- _Directions for this task_
In the listing below, please print the line that contains "Give this object's" and every line that follows it, exactly.
=== Information given ===
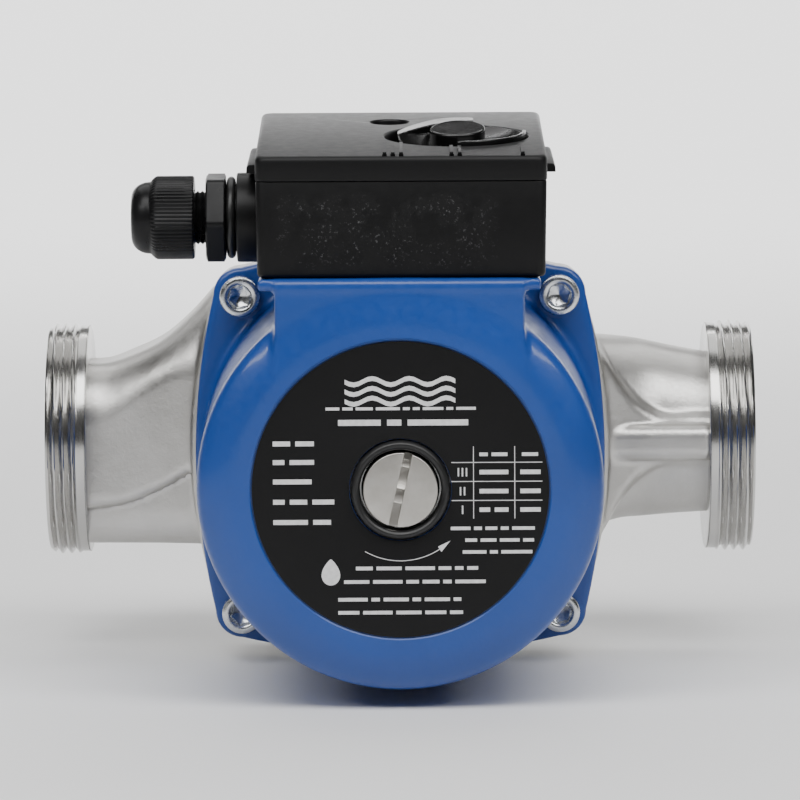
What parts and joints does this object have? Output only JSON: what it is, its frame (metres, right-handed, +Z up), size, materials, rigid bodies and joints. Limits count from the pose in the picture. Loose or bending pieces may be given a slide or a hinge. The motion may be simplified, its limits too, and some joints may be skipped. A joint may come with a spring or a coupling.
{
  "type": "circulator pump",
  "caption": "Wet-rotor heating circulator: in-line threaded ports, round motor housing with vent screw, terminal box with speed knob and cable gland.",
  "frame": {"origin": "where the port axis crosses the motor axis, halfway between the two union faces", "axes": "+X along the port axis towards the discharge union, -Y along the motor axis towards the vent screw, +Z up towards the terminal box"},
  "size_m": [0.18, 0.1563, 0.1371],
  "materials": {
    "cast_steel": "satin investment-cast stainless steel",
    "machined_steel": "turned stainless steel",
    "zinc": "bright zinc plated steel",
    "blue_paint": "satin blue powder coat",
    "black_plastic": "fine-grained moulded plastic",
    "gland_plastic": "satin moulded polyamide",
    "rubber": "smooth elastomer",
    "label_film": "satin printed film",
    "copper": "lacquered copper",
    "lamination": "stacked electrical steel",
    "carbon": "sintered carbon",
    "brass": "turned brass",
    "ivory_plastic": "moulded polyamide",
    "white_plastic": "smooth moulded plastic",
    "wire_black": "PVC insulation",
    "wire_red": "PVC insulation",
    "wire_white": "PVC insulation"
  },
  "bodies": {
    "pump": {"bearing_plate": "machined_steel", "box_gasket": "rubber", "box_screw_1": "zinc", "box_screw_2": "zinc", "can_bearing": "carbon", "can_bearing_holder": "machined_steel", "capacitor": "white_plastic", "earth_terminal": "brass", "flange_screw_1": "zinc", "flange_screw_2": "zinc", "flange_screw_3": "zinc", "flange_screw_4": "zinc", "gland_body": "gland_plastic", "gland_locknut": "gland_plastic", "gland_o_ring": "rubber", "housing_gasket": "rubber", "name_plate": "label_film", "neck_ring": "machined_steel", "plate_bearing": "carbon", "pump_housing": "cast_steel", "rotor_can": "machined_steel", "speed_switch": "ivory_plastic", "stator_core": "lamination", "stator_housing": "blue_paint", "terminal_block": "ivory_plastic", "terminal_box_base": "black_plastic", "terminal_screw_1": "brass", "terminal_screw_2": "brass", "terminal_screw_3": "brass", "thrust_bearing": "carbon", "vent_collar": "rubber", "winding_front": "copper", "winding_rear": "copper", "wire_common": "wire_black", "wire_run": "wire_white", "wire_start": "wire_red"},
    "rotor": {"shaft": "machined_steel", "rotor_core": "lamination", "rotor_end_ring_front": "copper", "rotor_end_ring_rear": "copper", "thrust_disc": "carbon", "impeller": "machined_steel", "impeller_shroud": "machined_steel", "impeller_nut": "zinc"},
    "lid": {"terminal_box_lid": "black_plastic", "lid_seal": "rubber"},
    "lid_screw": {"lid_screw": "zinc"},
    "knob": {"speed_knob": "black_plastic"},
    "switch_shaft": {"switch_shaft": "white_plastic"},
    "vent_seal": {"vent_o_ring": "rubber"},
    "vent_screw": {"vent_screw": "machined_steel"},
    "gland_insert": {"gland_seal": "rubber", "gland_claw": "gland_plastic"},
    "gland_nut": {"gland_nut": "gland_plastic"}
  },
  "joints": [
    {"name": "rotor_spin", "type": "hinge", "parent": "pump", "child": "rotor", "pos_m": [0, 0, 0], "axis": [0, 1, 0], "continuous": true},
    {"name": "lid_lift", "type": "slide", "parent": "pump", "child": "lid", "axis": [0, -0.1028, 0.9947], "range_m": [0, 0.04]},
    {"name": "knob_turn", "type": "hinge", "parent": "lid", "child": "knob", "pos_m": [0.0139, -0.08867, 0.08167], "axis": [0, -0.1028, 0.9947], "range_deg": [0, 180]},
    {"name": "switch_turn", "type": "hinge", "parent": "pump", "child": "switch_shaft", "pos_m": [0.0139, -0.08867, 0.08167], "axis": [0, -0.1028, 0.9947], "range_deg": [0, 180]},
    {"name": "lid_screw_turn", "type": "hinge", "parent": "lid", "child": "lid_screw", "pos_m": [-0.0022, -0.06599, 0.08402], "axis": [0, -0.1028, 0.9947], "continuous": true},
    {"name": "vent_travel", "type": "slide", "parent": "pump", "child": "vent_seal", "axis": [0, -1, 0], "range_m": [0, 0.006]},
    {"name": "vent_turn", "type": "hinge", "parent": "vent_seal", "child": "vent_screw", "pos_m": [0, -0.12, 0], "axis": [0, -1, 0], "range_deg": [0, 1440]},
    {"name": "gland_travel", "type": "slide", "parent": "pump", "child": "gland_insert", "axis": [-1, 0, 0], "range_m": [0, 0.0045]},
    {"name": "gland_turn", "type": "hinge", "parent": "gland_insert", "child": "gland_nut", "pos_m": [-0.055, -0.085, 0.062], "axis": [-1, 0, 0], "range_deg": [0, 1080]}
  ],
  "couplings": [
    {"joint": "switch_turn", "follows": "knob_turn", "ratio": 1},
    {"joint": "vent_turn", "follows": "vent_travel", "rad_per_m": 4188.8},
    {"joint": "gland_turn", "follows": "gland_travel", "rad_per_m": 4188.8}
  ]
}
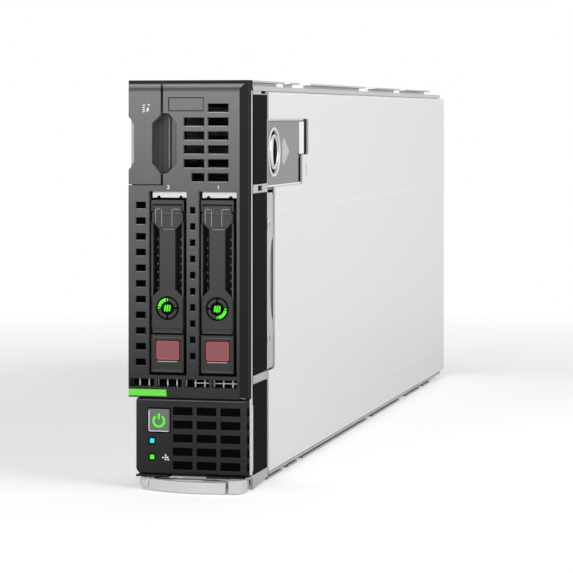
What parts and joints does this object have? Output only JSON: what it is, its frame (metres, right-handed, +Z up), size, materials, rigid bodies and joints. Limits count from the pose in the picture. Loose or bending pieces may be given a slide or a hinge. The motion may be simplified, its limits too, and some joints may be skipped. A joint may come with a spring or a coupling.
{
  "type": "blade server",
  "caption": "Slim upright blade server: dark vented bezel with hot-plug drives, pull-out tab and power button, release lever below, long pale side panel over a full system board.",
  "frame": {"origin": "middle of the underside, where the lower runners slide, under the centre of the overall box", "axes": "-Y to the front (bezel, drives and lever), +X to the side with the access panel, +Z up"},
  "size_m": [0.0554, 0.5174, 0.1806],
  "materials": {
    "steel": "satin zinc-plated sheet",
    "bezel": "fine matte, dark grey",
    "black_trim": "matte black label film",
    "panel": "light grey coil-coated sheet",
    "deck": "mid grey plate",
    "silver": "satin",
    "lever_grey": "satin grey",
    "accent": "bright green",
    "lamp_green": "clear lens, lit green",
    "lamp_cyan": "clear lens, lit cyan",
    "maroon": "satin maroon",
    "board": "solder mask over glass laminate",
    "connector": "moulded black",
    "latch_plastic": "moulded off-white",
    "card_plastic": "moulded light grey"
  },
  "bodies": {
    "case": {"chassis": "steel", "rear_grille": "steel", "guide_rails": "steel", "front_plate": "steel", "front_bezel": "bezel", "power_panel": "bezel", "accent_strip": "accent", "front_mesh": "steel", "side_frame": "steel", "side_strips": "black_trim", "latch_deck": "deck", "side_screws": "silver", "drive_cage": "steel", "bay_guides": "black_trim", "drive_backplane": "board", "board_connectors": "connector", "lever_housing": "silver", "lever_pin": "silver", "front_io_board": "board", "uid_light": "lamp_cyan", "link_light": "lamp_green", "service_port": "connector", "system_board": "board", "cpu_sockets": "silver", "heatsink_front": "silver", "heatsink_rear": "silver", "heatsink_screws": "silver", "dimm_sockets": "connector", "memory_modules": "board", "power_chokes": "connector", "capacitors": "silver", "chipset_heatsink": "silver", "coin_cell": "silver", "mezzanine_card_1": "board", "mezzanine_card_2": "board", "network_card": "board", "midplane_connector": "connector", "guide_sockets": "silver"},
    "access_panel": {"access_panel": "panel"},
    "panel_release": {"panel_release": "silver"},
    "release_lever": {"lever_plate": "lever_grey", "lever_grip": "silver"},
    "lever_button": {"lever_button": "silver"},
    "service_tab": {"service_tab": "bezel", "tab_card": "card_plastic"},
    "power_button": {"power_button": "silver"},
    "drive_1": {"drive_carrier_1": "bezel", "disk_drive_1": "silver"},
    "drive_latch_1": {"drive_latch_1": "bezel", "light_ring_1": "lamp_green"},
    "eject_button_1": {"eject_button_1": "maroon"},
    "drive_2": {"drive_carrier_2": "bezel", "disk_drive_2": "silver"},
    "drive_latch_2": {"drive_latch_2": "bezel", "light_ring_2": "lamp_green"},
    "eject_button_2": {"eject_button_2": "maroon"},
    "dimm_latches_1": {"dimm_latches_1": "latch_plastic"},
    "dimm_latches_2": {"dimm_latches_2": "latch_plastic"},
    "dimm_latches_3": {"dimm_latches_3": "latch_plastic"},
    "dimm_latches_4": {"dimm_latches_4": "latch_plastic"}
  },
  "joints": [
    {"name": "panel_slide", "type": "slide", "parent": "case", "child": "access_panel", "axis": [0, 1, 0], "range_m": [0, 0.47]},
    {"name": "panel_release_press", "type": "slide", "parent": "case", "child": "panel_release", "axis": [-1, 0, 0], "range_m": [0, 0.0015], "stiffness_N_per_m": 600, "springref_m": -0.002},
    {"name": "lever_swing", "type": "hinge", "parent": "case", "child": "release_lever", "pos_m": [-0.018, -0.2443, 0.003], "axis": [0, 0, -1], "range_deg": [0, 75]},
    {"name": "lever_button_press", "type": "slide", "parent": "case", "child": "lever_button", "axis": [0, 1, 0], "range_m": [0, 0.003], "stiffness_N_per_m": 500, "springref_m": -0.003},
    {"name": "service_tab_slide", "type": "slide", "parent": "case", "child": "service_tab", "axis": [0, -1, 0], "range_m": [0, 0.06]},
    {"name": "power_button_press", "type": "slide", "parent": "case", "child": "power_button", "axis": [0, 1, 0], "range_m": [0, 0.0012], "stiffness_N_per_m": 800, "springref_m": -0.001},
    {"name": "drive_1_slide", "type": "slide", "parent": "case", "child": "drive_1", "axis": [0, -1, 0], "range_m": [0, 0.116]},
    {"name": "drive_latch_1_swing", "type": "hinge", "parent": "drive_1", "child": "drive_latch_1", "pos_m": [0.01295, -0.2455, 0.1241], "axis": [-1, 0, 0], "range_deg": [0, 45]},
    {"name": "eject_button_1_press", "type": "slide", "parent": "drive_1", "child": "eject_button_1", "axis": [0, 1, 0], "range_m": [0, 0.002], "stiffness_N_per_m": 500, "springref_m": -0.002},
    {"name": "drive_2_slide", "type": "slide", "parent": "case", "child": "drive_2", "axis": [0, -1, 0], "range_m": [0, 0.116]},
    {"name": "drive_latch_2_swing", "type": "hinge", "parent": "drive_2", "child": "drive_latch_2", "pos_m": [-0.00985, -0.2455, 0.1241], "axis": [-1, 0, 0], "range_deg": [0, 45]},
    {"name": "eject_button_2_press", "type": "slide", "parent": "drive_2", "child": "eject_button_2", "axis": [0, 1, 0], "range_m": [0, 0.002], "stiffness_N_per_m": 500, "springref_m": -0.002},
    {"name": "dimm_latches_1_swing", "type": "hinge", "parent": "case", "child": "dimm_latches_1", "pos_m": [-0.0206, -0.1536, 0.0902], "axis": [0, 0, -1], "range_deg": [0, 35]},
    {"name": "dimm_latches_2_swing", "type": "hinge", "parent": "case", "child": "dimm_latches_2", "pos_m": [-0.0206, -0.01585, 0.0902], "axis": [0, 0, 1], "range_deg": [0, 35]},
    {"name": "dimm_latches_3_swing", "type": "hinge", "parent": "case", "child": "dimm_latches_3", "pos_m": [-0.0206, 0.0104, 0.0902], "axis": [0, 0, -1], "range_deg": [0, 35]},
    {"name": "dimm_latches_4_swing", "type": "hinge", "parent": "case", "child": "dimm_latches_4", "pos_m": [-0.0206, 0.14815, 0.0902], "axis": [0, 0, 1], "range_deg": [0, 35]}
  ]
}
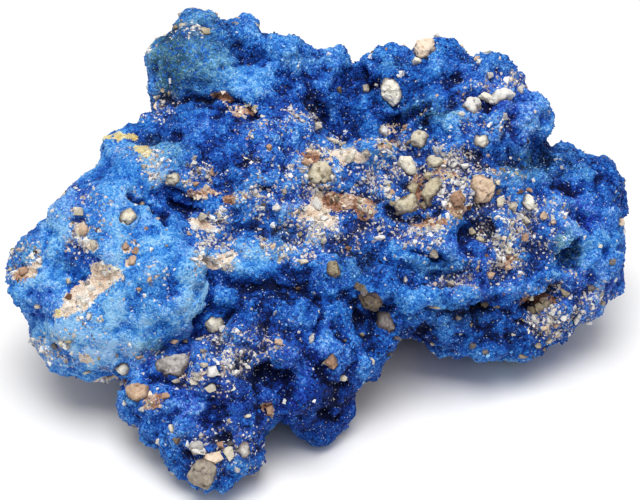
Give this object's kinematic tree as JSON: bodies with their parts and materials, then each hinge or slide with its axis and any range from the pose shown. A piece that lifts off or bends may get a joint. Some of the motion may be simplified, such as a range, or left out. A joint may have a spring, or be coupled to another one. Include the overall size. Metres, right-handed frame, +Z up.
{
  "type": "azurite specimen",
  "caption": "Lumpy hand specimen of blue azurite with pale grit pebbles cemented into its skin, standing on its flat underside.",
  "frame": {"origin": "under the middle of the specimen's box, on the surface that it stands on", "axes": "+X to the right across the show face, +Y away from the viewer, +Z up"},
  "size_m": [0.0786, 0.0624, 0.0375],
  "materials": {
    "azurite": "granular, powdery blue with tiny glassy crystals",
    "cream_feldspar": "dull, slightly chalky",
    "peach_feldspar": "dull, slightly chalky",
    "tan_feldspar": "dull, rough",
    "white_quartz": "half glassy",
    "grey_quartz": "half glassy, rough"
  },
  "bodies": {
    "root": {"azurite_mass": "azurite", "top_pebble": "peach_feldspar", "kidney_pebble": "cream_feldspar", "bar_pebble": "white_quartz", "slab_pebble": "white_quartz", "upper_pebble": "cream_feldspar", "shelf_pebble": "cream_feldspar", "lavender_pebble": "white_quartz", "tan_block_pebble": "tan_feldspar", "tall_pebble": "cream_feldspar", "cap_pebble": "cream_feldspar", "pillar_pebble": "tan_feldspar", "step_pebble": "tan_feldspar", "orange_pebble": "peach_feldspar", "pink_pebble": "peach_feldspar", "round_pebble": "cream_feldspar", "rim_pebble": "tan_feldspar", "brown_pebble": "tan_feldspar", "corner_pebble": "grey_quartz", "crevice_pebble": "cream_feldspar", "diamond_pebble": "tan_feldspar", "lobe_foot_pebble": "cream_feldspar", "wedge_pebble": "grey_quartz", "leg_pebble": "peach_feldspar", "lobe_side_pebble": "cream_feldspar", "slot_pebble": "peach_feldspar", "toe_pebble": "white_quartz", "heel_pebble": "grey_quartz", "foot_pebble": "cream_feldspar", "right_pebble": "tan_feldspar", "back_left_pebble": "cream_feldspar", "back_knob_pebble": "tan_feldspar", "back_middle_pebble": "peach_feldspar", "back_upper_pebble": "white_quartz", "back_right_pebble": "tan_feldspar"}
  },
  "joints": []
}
===
- _Reply to the exercise_
Give this object's kinematic tree as JSON: bodies with their parts and materials, then each hinge or slide with its axis and any range from the pose shown. A piece that lifts off or bends may get a joint. Some of the motion may be simplified, such as a range, or left out. A joint may have a spring, or be coupled to another one. Include the overall size. Metres, right-handed frame, +Z up.
{
  "type": "azurite specimen",
  "caption": "Lumpy hand specimen of blue azurite with pale grit pebbles cemented into its skin, standing on its flat underside.",
  "frame": {"origin": "under the middle of the specimen's box, on the surface that it stands on", "axes": "+X to the right across the show face, +Y away from the viewer, +Z up"},
  "size_m": [0.0786, 0.0624, 0.0375],
  "materials": {
    "azurite": "granular, powdery blue with tiny glassy crystals",
    "cream_feldspar": "dull, slightly chalky",
    "peach_feldspar": "dull, slightly chalky",
    "tan_feldspar": "dull, rough",
    "white_quartz": "half glassy",
    "grey_quartz": "half glassy, rough"
  },
  "bodies": {
    "root": {"azurite_mass": "azurite", "top_pebble": "peach_feldspar", "kidney_pebble": "cream_feldspar", "bar_pebble": "white_quartz", "slab_pebble": "white_quartz", "upper_pebble": "cream_feldspar", "shelf_pebble": "cream_feldspar", "lavender_pebble": "white_quartz", "tan_block_pebble": "tan_feldspar", "tall_pebble": "cream_feldspar", "cap_pebble": "cream_feldspar", "pillar_pebble": "tan_feldspar", "step_pebble": "tan_feldspar", "orange_pebble": "peach_feldspar", "pink_pebble": "peach_feldspar", "round_pebble": "cream_feldspar", "rim_pebble": "tan_feldspar", "brown_pebble": "tan_feldspar", "corner_pebble": "grey_quartz", "crevice_pebble": "cream_feldspar", "diamond_pebble": "tan_feldspar", "lobe_foot_pebble": "cream_feldspar", "wedge_pebble": "grey_quartz", "leg_pebble": "peach_feldspar", "lobe_side_pebble": "cream_feldspar", "slot_pebble": "peach_feldspar", "toe_pebble": "white_quartz", "heel_pebble": "grey_quartz", "foot_pebble": "cream_feldspar", "right_pebble": "tan_feldspar", "back_left_pebble": "cream_feldspar", "back_knob_pebble": "tan_feldspar", "back_middle_pebble": "peach_feldspar", "back_upper_pebble": "white_quartz", "back_right_pebble": "tan_feldspar"}
  },
  "joints": []
}